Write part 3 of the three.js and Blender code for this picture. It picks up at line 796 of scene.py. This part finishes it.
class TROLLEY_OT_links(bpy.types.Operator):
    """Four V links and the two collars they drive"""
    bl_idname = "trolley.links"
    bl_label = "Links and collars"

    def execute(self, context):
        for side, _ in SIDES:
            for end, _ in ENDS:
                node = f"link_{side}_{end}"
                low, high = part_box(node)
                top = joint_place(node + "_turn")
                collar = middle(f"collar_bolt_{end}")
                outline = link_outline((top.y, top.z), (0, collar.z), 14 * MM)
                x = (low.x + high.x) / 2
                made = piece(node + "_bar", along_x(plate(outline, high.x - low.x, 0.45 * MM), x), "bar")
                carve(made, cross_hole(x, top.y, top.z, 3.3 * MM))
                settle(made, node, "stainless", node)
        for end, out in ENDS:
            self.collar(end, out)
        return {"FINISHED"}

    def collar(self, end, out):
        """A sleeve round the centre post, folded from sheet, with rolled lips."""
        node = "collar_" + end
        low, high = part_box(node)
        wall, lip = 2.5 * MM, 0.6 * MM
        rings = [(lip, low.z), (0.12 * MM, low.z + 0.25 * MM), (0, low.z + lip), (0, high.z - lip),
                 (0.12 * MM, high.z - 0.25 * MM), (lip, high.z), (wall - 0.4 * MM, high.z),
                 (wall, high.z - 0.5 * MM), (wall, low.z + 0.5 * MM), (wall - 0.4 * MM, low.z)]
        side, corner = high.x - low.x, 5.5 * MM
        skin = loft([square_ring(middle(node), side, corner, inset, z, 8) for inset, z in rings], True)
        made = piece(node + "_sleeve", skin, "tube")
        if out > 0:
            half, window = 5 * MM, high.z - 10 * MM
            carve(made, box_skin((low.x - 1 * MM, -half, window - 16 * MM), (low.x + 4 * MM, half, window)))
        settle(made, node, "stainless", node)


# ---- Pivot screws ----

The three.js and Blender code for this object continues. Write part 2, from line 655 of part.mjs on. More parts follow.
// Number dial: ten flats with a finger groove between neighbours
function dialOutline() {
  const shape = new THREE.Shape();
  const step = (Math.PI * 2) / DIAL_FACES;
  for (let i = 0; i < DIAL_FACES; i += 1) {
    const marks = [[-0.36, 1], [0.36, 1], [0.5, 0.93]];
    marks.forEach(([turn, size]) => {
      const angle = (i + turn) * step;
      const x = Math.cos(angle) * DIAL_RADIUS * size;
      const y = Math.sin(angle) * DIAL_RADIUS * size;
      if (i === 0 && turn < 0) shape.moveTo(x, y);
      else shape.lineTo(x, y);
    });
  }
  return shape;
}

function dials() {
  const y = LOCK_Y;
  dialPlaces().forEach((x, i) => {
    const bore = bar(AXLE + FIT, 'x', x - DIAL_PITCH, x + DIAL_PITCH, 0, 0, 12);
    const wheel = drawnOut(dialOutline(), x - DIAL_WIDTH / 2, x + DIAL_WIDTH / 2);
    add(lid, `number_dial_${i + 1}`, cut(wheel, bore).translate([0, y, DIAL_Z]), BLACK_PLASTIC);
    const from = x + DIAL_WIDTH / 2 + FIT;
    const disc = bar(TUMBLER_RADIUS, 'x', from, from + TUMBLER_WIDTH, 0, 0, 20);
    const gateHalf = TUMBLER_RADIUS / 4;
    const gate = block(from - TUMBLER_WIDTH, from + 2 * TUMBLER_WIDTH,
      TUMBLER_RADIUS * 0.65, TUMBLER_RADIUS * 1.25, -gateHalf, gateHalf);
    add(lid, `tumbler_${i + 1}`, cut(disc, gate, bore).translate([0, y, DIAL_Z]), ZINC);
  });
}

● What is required
From the listing above, copy every line that includes the word "code".

● Task answer
Write part 3 of the three.js and Blender code for this picture. It picks up at line 796 of scene.py. This part finishes it.
The three.js and Blender code for this object continues. Write part 2, from line 655 of part.mjs on. More parts follow.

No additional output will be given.